Вскоре по городу прошел слух, что идут аресты как молодых, так и пожилых. В одну из сентябрьских ночей 45-го к нам в дверь сильно постучали. Когда открыли дверь, то перед нами стояли военные. На наш вопрос: «Что нужно?» — спросили: «Здесь живет такая-то?» Назвали мое имя и фамилию.
— Одевайся, ты арестована!
— За что? — спросила мама.
— Разберемся! — был ответ.
Я стала выходить. Оглянувшись, увидела маму со слезами и ужасом в глазах.
Посадив меня в машину, увезли в здание японского консульства. Провели внутрь, вниз по лестнице, втолкнули в одну из комнат-камер. На потолке горела еле-еле светящаяся лампочка. Кое-как я примостилась на полу у стенки.
На следующий день поздно вечером меня увели на допрос. Поднявшись на этаж выше, ввели в комнату. Увидела стол, чуть подальше стул, около стены топчан-диван, небольшой умывальник и парашу. В комнате находилось двое военных. Один — невысокого роста, полный, с покатыми плечами и чуть сгорбленной спиной. Широченные галифе на полном животе. Лет ему было за сорок. Не русского типа, с темными курчавыми волосами и горбатым носом. Неприятный тип с бесформенными толстыми губами. Другой — выше среднего роста, блондин, худощавый.
Посадив меня на стул, направили настольную лампу мне в лицо.
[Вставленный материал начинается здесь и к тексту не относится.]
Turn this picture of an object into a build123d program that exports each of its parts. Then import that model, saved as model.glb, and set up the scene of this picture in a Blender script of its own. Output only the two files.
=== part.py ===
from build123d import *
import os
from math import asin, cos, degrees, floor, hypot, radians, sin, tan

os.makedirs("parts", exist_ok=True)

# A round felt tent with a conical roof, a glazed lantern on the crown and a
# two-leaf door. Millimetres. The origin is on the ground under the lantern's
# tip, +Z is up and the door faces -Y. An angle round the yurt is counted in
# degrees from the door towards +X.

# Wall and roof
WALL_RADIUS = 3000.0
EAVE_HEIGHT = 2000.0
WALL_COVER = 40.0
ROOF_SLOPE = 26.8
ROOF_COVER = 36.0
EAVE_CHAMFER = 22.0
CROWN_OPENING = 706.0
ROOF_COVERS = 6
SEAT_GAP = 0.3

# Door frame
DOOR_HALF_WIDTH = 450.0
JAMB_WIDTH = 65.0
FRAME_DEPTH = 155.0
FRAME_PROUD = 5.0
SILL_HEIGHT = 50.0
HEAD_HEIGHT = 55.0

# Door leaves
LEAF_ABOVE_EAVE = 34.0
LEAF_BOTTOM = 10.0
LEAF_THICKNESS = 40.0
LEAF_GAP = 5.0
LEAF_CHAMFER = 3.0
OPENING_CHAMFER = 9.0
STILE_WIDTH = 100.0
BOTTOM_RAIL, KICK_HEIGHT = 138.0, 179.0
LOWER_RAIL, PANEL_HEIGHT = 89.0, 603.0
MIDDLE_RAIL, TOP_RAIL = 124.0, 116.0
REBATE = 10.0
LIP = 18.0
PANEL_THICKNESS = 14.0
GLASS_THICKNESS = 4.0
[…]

Начали допрос: фамилия, имя, отчество, возраст и далее — в какой диверсионной группе состояла, какие террористические акты готовила и вела против СССР? Весь допрос они сопровождали ужасными, грязнейшими ругательствами. Требовали, чтобы на кого-нибудь указала, назвала имена и фамилии. Допрашивали оба, по очереди, что-то писали на листах бумаги.
Так продолжалось несколько часов. Затем заставили подписать, но я отказалась, сказав, что хочу прочитать, но в ответ — опять грубейшая брань. Мне было уже все равно, лишь бы скорее это кончилось, и я подписала несколько листов.
Отложив их в сторону, старший по возрасту приказал мне раздеться. Сняла платье, но он заорал:
— Все снимай! Все! Останься, в чем мать родила!